Now, the odds of passage are much improved with the Republican takeover of the Senate. The bill also will test Republicans' commitment to more open debate. Hoeven and Manchin said they welcomed additions to the bill, which they hoped would increase support.
In a letter to Democrats from their leadership obtained by the AP, Sen. Chuck Schumer of New York and Sen. Debbie Stabenow of Michigan said the Keystone bill was "the first opportunity to demonstrate that we will be united, energetic, and effective in offering amendments that create a clear contrast with the Republican majority."

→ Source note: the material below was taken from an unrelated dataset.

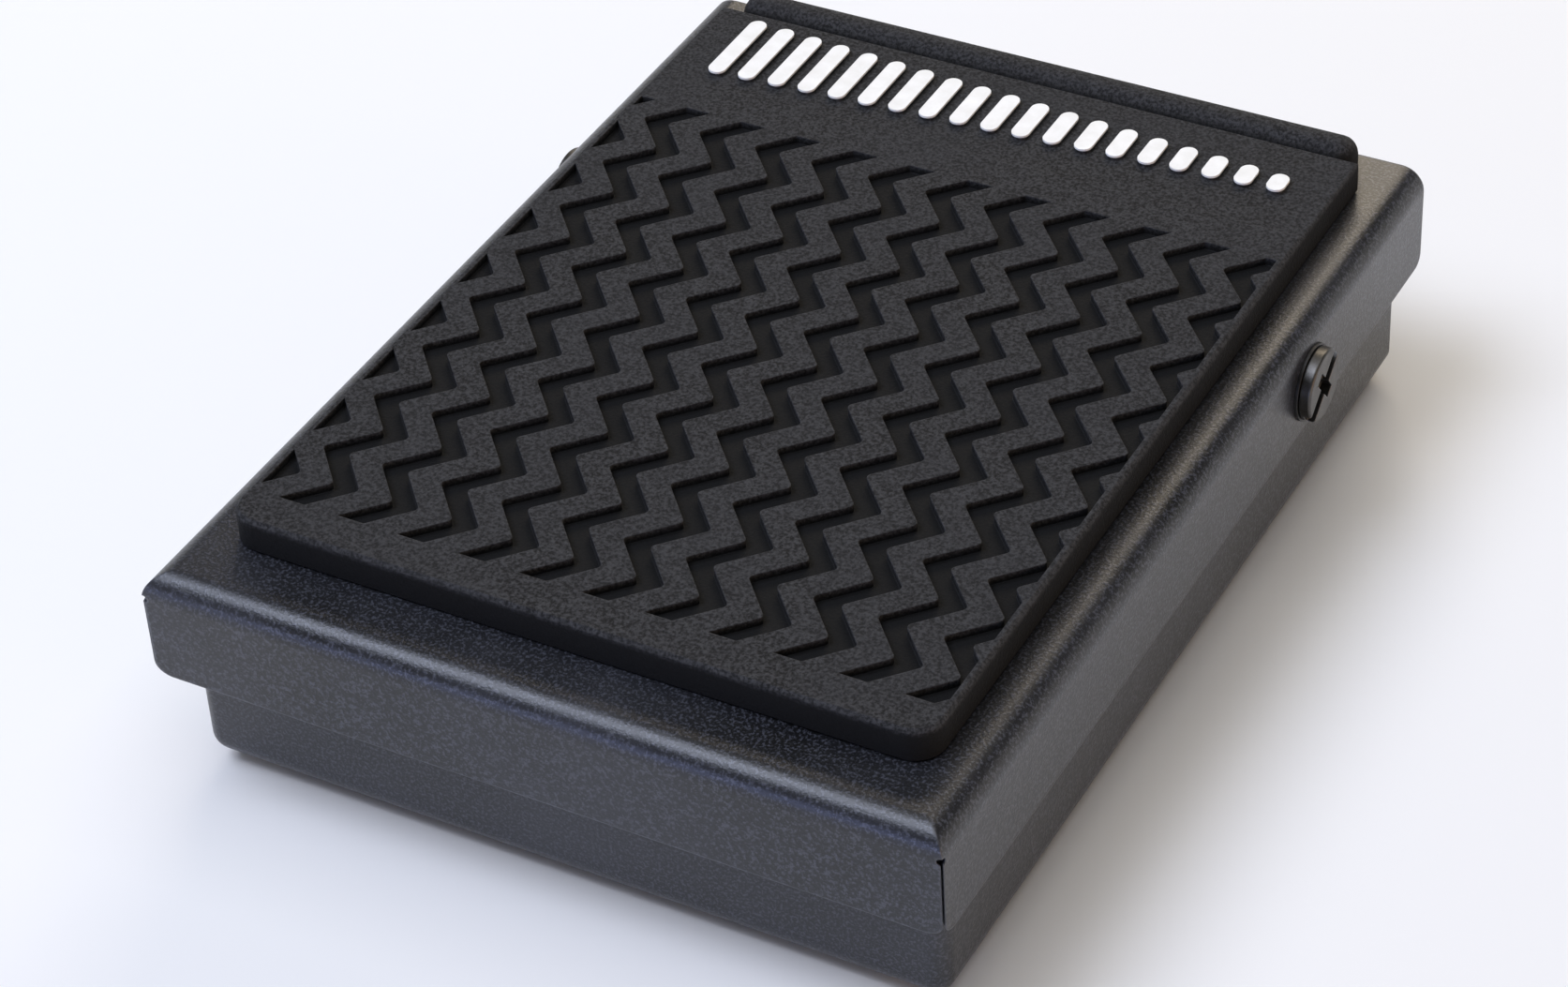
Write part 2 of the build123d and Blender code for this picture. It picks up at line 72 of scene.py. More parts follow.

Among the ideas suggested in the letter were measures to prohibit exporting the oil abroad, to ensure American iron, steel and other goods were used in the pipeline's construction and to match every job created by the pipeline with an investment in clean energy.
In recent months, Obama has been increasingly critical of the project, and has resisted prior efforts to fast-track the process. At his year-end news conference, Obama said the pipeline would benefit Canadian oil companies but would not be a huge benefit to American consumers, who are already seeing low prices at the pump thanks to oil prices, which on Monday dipped to a nearly six-year low and were sharply down again Tuesday.
In addition, the outcome of a Nebraska lawsuit over the route of the pipeline is still pending. Another challenge to the pipeline is being waged by a South Dakota tribe over renewal of an application for a permit.
The project by Calgary-based TransCanada would move tar sands oil from Canada 1,179 miles south to Gulf Coast refineries. Supporters say it would create jobs and ease American dependence on Middle East oil. A government environmental impact statement also predicted that a pipeline would result in less damage to the climate than moving the same oil by rail.
Critics argue that the drilling itself is environmentally harmful, and said much of the Canadian crude would be exported with little or no impact on America's drive to reduce oil imports, which have already been greatly reduced because of record U.S. oil production.